On the bus I found a seat and sat down with two other guys I asked them, "This is a lot of people, where did you start at?" "We started picking up people at L.A. you're the first we've gotten for miles," the guy on the outside stated dryly. I wondered why these people had been acting like it was the end, I mean of course many, many people had died, but we were alive and that was what mattered. I didn't understand this until a kid a little younger than me fell off of his seat in front of me and violently started puking everywhere. One of the men wearing the hazmat suits came up and started dragging him towards the back of the bus, the kid making the place smell even worse. Without stopping the bus he opened up the back door and threw him out the back where I heard a sickening crack as he landed awkwardly on his leg. I knew now why everyone was acting so badly. It was because even though we were on the bus that was supposed to save us we had no hope we were already dead we just got some chance for those who might not have been affected by the poison by the biological warheads in the bombs. At this point I gave up while sitting there. Because I was already dead and there wasn't any hope, and now everyone else was distant from me it was just me and a sickening felling telling me that I had about just as good a chance at being the next as everyone else on that bus.

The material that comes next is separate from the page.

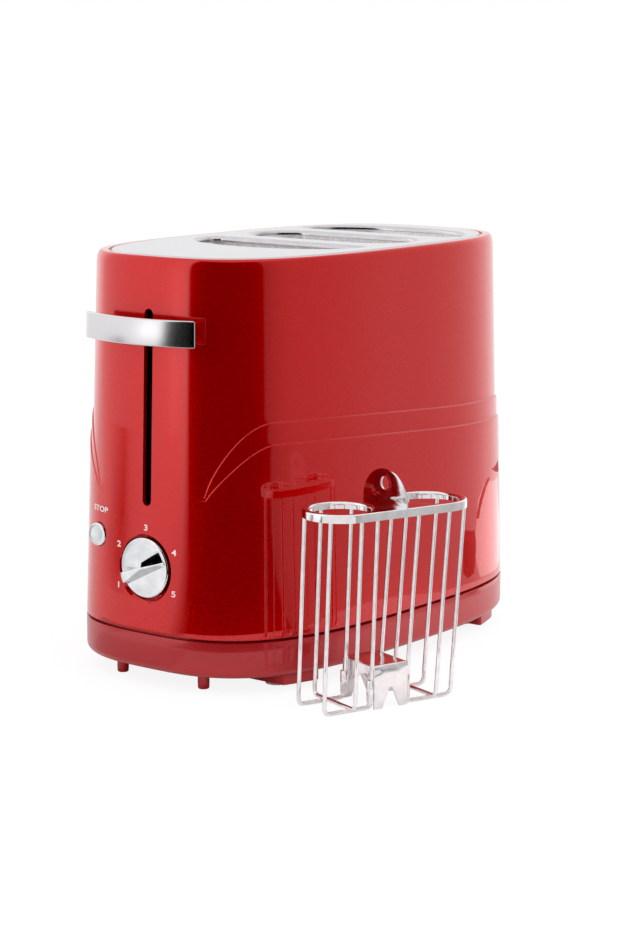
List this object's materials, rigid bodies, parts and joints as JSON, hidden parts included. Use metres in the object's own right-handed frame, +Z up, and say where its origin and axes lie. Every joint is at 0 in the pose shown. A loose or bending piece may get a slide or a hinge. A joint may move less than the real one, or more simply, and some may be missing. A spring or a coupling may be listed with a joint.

A few hours later we had found no one, and out of the thirty people that had started off on the bus it was about five other people and I waiting. We all had the same idea in our heads playing over, and over. Our minds were saying, "I'm next and I'm dead," but only my mind was right. I felt it build up from the bottom of my stomach, and my body heaved a few times while I tried to keep it in but it was futile and the man in the silver suit was on his way already. So I let go and heaved what was in me all over the place. But I wasn't over; I kept on going and going. Eventually he had dragged me to the back where he kicked open the door jumped on the other side and tried to kick me out. But I wasn't giving in without a fight. With the last reserves of my strength I stood up and delivered a blow to his head with my fist. I kept on jabbing with my left arm until he was dazed and let down his guard. I then gave him a menacing blow to the head with a right hook knocking him out. When he was down I moved on to take down the driver and guard, but I never made it my body gave out with my consciousness threatening to go over the cliff I've been hanging onto with my finger tips. The guard came over and dragged me back to the open door at the back. He pushed me off without thinking twice about it my head hit the ground and my fingers slipped off that cliff and I blacked out again.
But it didn't stay that way for long soon I felt a searing pain that started at my head. This was worse than anything I could have ever even imagined. It slowly spread throughout my body until it felt like my toes were burning off. I fought around and shook my body to get this burning sensation clear of me, but it wouldn't go. I was all alone in a fire storm targeting me only. I was like this for what seemed like forever until I could actually feel my toes again. Slowly the pain ebbed away from me as I also regained my consciousness. I began to look around me in the wasteland. I looked to the East and I could make out these bumps in the distance. I then realized what it was; it was a mountain, the Rocky Mountains. Then I thought, I didn't think we'd traveled that far. At that moment I knew something was really wrong and I wasn't myself. I looked down and saw myself my muscles were bigger much bigger, and my skin seemed paler even paler for one living in forks Washington were there was no rain. And then I felt it there was a thirst in the back of my throat. I started to think about food but that didn't seem too appetizing so I let my sense find what they craved. But what I saw wasn't food it was a human. I didn't know what I had become but I knew I wasn't human anymore at that moment I let go and over to my instincts my new instincts, as I started sprinting faster than I ever had. I was sprinting faster than the eye could see towards food, humans.